Human NKX2.2 influences islet endocrine cell fate choices through regulation of WNT pathway genes.

Transcriptional regulation is a key central mechanism of cell fate determination in developing tissues. The homeobox transcription factor NKX2.2 is an essential regulator of mouse and human pancreatic endocrine development, however its precise molecular role in a human system has not been previously investigated. In this study we generated NKX2.2 null (NKX2.2KO) human embryonic stem cell (hESC) lines using CRISPR/Cas9 technologies and differentiated them towards a pancreatic β cell fate using a stem cell-derived β cell differentiation protocol.

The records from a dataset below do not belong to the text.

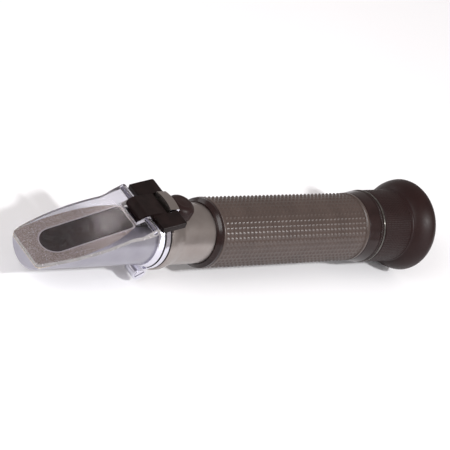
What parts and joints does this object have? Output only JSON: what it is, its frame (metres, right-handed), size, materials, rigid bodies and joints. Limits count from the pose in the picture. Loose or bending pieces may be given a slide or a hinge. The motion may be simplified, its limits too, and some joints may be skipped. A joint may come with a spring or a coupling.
{
  "type": "hand-held refractometer",
  "caption": "Hand-held optical refractometer with a hinged daylight plate over a sloped prism, a knurled grip, a calibration screw and a focusing eyepiece with a rubber eyecup.",
  "frame": {"origin": "on the optical axis, halfway along the instrument, which is the centre of its bounding box", "axes": "+X along the optical axis towards the eyepiece, +Z towards the hinge and the calibration screw"},
  "size_m": [0.207, 0.0382, 0.0382],
  "materials": {
    "satin_aluminium": "satin, fine turned lines",
    "polished_chrome": "polished",
    "black_plastic": "moulded, slight sheen",
    "clear_acrylic": "clear, polished",
    "optical_glass": "polished",
    "seal_silicone": "pale silicone",
    "black_rubber": "moulded matt",
    "grip_rubber": "knurled, matt",
    "black_enamel": "glossy black enamel",
    "black_anodised": "black anodised",
    "brass": "turned",
    "steel": "drawn"
  },
  "bodies": {
    "instrument": {"prism_head": "satin_aluminium", "main_prism": "optical_glass", "prism_gasket": "seal_silicone", "prism_bed": "black_rubber", "head_seal": "black_rubber", "hinge_pin": "polished_chrome", "hinge_block": "black_plastic", "clamp_hoop": "polished_chrome", "clamp_screw": "polished_chrome", "main_tube": "satin_aluminium", "calibration_bush": "brass", "front_stop_ring": "black_anodised", "rear_stop_ring": "black_anodised", "return_spring": "steel", "light_stop": "black_anodised", "reticle_holder": "black_anodised", "reticle": "optical_glass", "reticle_retainer": "black_anodised", "front_trim_ring": "black_enamel", "grip_sleeve": "grip_rubber", "rear_trim_ring": "black_enamel", "eyepiece_housing": "black_anodised", "focus_stop_ring": "black_anodised"},
    "plate": {"daylight_plate": "clear_acrylic"},
    "cap": {"calibration_cap": "black_rubber"},
    "objective": {"objective_carrier": "black_anodised", "crown_lens": "optical_glass", "flint_lens": "optical_glass", "objective_retainer": "black_anodised"},
    "calibrator": {"calibration_screw": "brass"},
    "focus": {"focus_ring": "black_enamel", "eyecup": "black_rubber"},
    "ocular": {"ocular_cell": "black_anodised", "focus_pin": "steel", "field_lens": "optical_glass", "lens_spacer": "black_anodised", "eye_lens": "optical_glass", "ocular_retainer": "black_anodised"}
  },
  "joints": [
    {"name": "plate_hinge", "type": "hinge", "parent": "instrument", "child": "plate", "pos_m": [-0.0575, 0, 0.0129], "axis": [0, 1, 0], "range_deg": [0, 115]},
    {"name": "cap_pull", "type": "slide", "parent": "instrument", "child": "cap", "axis": [0, 0, 1], "range_m": [0, 0.012]},
    {"name": "objective_shift", "type": "slide", "parent": "instrument", "child": "objective", "axis": [0, 0, 1], "range_m": [-0.0003, 0.0003], "deforming": ["return_spring"]},
    {"name": "calibration_turn", "type": "hinge", "parent": "objective", "child": "calibrator", "pos_m": [-0.0369, 0, 0.012], "axis": [0, 0, 1], "range_deg": [-220, 220]},
    {"name": "focus_turn", "type": "hinge", "parent": "instrument", "child": "focus", "pos_m": [0.079, 0, 0], "axis": [1, 0, 0], "range_deg": [-150, 150]},
    {"name": "ocular_slide", "type": "slide", "parent": "instrument", "child": "ocular", "axis": [1, 0, 0], "range_m": [-0.0025, 0.0025]}
  ],
  "couplings": [
    {"joint": "calibration_turn", "follows": "objective_shift", "rad_per_m": 12566},
    {"joint": "ocular_slide", "follows": "focus_turn", "m_per_rad": 0.000954}
  ]
}
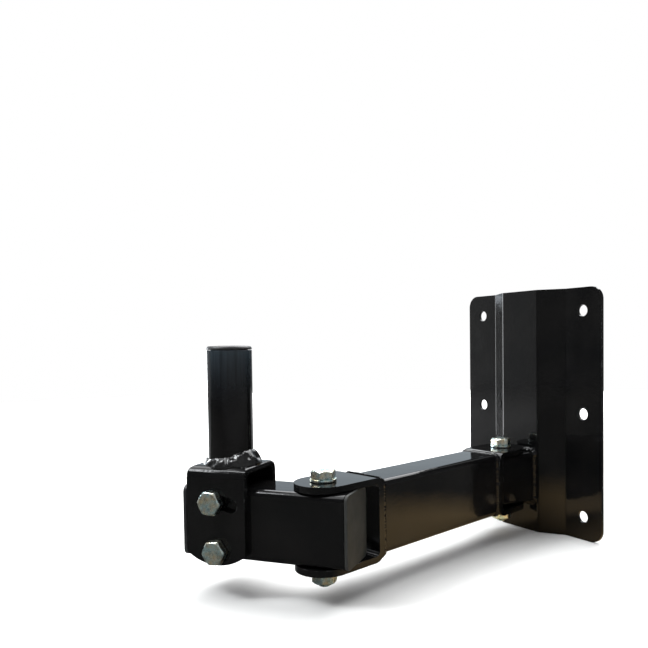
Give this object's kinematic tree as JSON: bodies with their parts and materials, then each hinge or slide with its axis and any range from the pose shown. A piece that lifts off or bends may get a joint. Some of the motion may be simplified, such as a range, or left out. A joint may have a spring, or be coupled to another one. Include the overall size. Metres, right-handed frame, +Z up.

Functional and transcriptomic analyses of the hESC-derived pancreatic endocrine cells lacking NKX2.2 revealed similarities and differences compared to the molecular functions of NKX2.2 in mice. In the absence of NKX2.2, the β cell differentiations result in reduced numbers of insulin-producing cells, and the differentiations become skewed towards polyhormonal fates, including cells co-expressing insulin, ghrelin and somatostatin. Deletion of NKX2.2 also eliminates the off-target formation of enterochromaffin cells. Single cell transcriptome analysis of the early endocrine cell population revealed a marked disruption of metabolic pathways that was confirmed by comparative metabolite tracing, providing novel insights into the regulation of early endocrine lineage decisions. Furthermore, NKX2.2 directly regulates several genes in the WNT signaling pathway, suggesting this is a key molecular mechanism through which NKX2.2 regulates these islet cell fate decisions in the human system.